1. THE SURVIVAL STORY: Almost a decade before writing The Finest Hours, Michael Tougias wrote Ten Hours Until Dawn, about a Coast Guard rescue during the infamous blizzard of ’78 that hit the Northeast. “It’s a story that sucks you in and makes you feel like you’re aboard the Can Do, which is a very scary place to be,” says Editor-in-Chief Dan Harding. “I was glad to read it while tucked into the warm berth of a boat on a calm river.”
2. THE CLASSIC: “A strange and wonderful book,” says Executive Editor Capt. Bill Pike of The Curve of Time by M. Wylie Blanchet. “On the one hand Blanchet’s point of view is careful, practical. On the other, she steers her little 25-footer (and her five children) straight into the rough-and-readywilderness that was British Columbia during the 1920s.”
3. THE PERIOD PIECE: “If you’ve never read Erik Larson, be warned: His prose will transport you to a different era,” says Deputy Editor Jason Wood. In Dead Wake, Larson tells the tale of the sinking of the RMS Lusitania, which helped draw the U.S. into World War I. This is gripping nonfiction, where, Larson notes, “anything appearing between quotes comes from a memoir, letter, telegram, or other historical document.”

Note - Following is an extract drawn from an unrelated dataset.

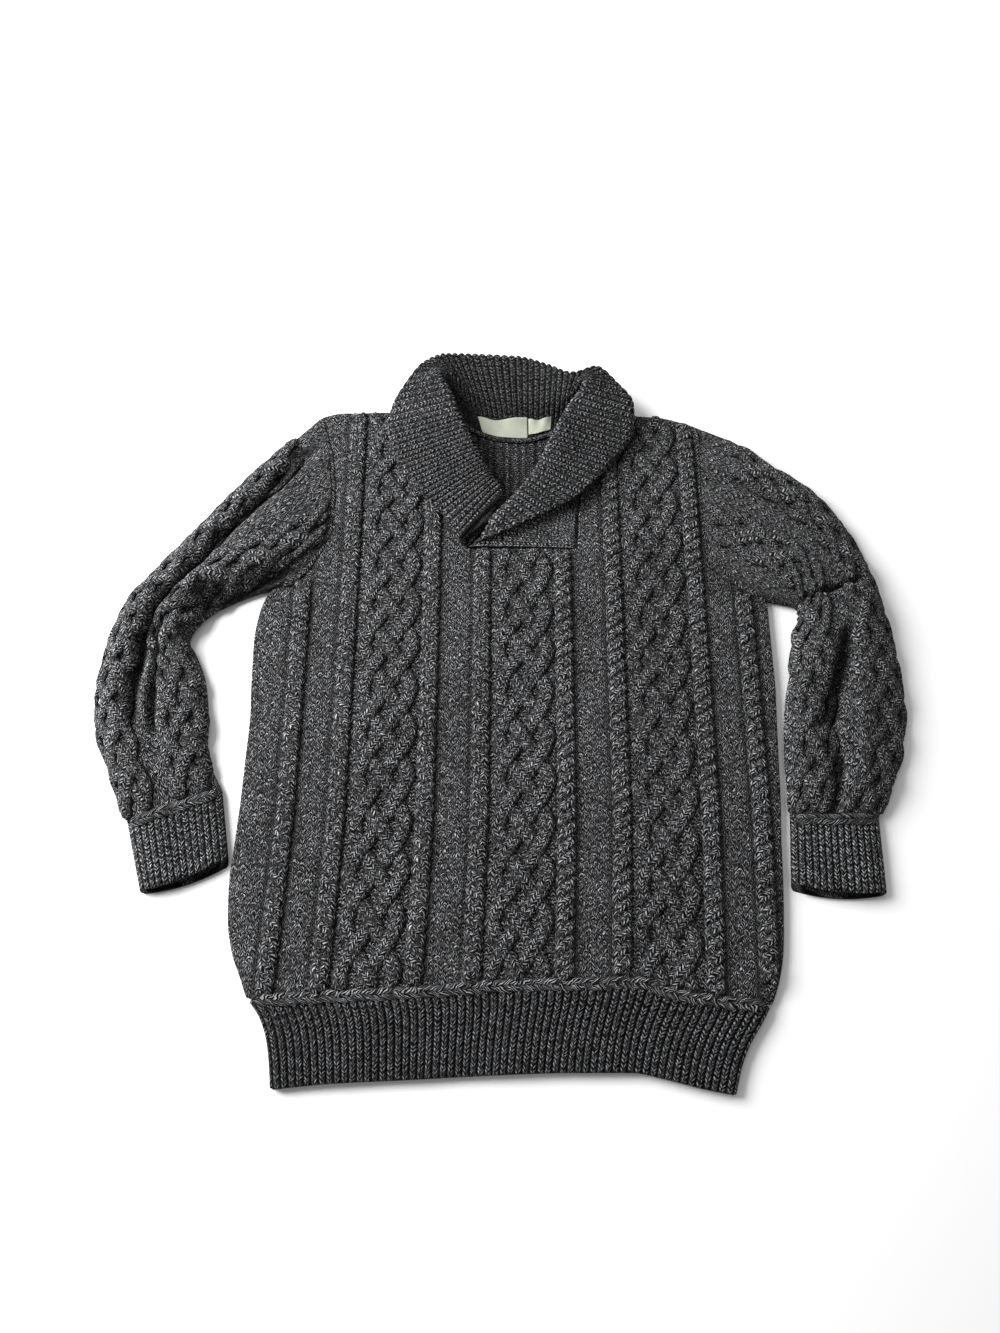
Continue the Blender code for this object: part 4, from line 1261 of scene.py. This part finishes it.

4. THE ONE YOU ALWAYS WANTED TO READ, BUT DIDN’T: In the 18th century, “the longitude problem” was a puzzling scientific dilemma. How does one measure it at sea? One man, in complete opposition to the scientific community, dared to imagine a mechanical solution: what would become known as the marine chronometer. Dava Sobel weaves in equal parts history, geography, astronomy, and navigation to tell the story of clockmaker John Harrison’s 40-year obsession in Longitude.
5. THE FEEL GOOD: It’s a story that often goes untold: When planes hit the towers on 9/11, an armada of fishermen and private boat owners mobilized and successfully evacuated 500,000 people from lower Manhattan. American Dunkirk by James Kendra and Tricia Wachtendorf amasses the most comprehensive data set available on the waterborne evacuation, offering food for thought on civilian disaster response.
6. THE FISHING BOOK: “Guy de la Valdène’s On the Water is a lovely meditation on water and nature, fish and man,” says Bill Sisson, editor-in-chief of our sister publication Anglers Journal. Writes de la Valdène: “We fished and hunted and drank and cooked from one end of the country to the other for a quarter of a century, with Key West as a beacon of our sporting year.”